● **PROBLEM**
Copy verbatim the block of lines in the entries below whose first line contains "Write the three.js" and whose last line contains "to +Y at rest.". Leave out all other lines.

● **ENTRIES**
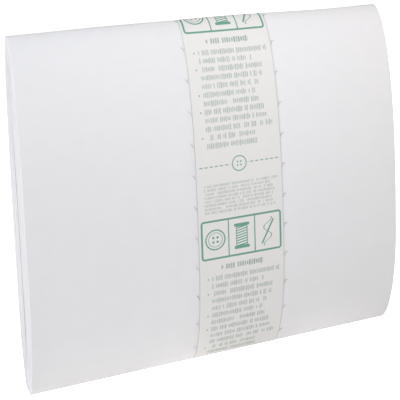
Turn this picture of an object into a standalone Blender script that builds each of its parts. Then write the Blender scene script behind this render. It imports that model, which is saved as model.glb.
---
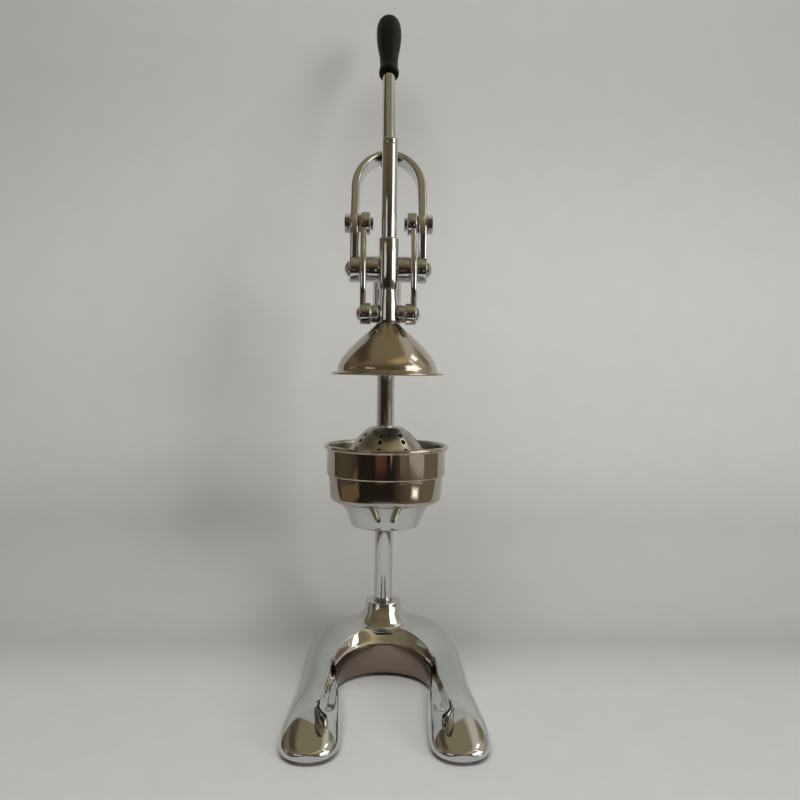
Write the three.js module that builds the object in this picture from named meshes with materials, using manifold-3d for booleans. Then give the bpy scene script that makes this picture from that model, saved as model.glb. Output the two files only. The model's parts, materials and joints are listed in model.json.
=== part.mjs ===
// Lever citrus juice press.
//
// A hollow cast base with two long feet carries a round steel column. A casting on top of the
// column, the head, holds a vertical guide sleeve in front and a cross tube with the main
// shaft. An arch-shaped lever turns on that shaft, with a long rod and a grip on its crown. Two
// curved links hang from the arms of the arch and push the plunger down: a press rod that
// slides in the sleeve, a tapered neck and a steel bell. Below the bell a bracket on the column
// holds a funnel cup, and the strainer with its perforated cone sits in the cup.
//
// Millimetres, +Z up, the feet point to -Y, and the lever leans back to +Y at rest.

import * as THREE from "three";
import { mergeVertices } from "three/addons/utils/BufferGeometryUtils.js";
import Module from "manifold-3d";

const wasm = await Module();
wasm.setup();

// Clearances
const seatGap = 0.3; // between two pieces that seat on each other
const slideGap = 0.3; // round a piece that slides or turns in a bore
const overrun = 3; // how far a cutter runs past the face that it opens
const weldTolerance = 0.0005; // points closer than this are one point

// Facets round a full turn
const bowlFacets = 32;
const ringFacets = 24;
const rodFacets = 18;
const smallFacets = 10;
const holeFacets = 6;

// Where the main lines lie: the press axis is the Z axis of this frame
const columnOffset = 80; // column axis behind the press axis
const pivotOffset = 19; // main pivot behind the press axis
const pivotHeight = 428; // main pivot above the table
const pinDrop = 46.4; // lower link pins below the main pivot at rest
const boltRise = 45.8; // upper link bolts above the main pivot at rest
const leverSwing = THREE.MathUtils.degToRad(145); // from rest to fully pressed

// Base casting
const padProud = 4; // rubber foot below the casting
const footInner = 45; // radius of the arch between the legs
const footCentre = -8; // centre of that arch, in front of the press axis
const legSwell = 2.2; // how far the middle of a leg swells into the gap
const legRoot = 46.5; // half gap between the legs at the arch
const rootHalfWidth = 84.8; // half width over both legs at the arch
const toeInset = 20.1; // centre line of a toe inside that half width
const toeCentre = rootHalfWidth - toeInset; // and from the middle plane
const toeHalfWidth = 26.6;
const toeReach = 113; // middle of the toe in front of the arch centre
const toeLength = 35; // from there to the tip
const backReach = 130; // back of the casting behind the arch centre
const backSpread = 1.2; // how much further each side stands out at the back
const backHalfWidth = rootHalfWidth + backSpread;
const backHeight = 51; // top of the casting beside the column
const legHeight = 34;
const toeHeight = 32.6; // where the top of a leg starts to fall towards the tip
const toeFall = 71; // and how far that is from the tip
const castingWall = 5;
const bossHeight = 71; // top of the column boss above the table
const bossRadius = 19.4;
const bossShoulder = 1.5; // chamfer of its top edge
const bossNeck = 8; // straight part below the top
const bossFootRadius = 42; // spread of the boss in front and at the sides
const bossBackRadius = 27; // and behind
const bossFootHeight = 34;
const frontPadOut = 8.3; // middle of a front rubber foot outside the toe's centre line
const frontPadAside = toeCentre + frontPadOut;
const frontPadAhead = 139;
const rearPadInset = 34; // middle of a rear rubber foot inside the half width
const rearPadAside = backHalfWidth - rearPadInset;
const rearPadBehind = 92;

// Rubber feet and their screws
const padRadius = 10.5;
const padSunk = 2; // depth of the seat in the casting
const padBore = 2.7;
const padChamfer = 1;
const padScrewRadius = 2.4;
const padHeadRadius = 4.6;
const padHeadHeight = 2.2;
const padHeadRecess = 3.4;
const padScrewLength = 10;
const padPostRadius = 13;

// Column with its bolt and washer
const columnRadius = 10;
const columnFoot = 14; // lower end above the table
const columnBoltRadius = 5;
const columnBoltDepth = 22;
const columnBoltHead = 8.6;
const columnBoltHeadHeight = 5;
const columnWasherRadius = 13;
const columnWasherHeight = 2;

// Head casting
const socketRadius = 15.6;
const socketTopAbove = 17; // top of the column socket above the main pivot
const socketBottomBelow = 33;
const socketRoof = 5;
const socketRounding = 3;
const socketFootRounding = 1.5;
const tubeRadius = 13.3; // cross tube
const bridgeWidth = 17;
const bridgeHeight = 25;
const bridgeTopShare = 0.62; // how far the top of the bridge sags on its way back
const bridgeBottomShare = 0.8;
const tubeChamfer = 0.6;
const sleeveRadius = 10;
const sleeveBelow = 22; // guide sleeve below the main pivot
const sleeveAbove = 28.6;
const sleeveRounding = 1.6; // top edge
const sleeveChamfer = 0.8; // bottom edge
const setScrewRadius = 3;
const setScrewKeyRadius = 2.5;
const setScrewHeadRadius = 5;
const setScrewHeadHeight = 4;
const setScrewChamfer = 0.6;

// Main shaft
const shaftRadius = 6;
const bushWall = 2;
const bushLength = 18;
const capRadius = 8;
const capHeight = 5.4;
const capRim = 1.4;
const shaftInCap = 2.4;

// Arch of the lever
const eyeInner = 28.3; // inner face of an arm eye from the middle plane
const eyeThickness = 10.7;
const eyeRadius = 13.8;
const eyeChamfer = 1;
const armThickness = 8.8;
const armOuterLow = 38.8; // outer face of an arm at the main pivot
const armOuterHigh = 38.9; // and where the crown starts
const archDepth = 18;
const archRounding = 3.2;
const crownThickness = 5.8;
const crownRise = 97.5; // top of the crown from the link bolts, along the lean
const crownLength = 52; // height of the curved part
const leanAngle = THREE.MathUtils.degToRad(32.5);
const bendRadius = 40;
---
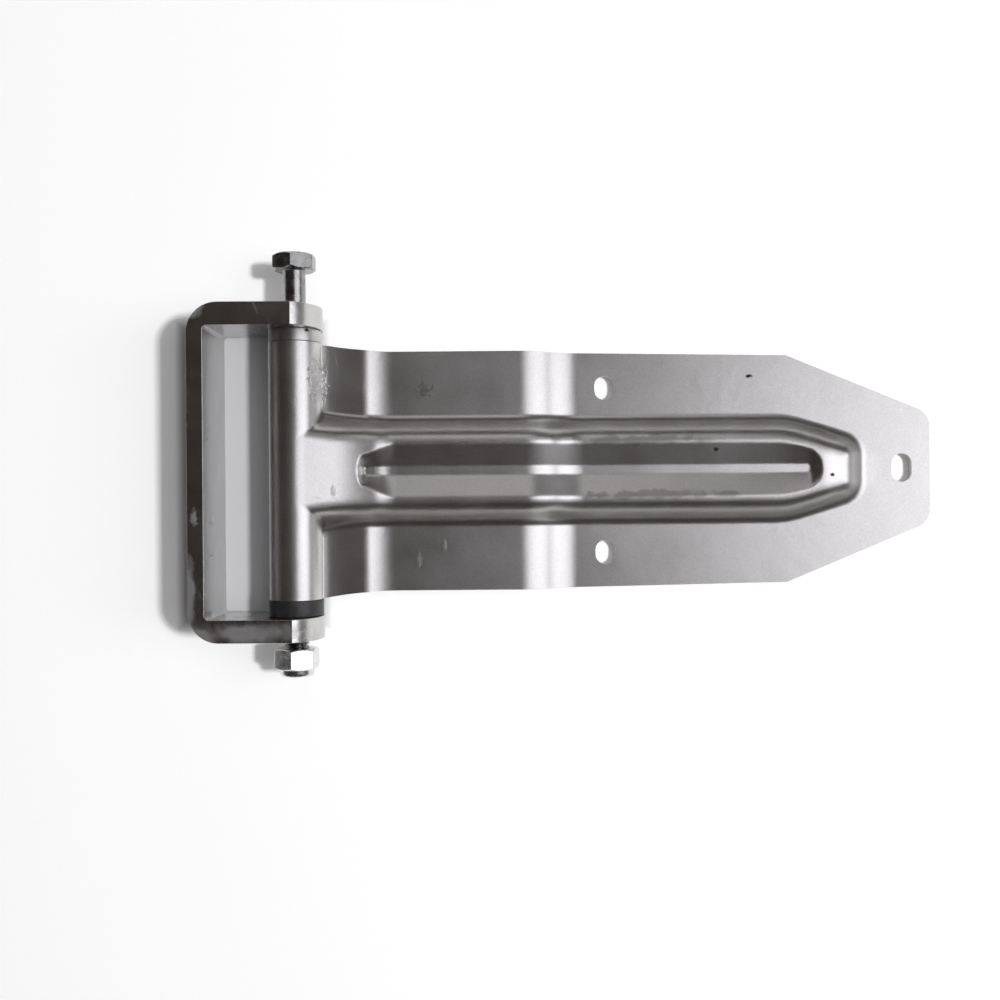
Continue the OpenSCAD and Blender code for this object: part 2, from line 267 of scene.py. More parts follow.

● **RESPONSE**
Write the three.js module that builds the object in this picture from named meshes with materials, using manifold-3d for booleans. Then give the bpy scene script that makes this picture from that model, saved as model.glb. Output the two files only. The model's parts, materials and joints are listed in model.json.
=== part.mjs ===
// Lever citrus juice press.
//
// A hollow cast base with two long feet carries a round steel column. A casting on top of the
// column, the head, holds a vertical guide sleeve in front and a cross tube with the main
// shaft. An arch-shaped lever turns on that shaft, with a long rod and a grip on its crown. Two
// curved links hang from the arms of the arch and push the plunger down: a press rod that
// slides in the sleeve, a tapered neck and a steel bell. Below the bell a bracket on the column
// holds a funnel cup, and the strainer with its perforated cone sits in the cup.
//
// Millimetres, +Z up, the feet point to -Y, and the lever leans back to +Y at rest.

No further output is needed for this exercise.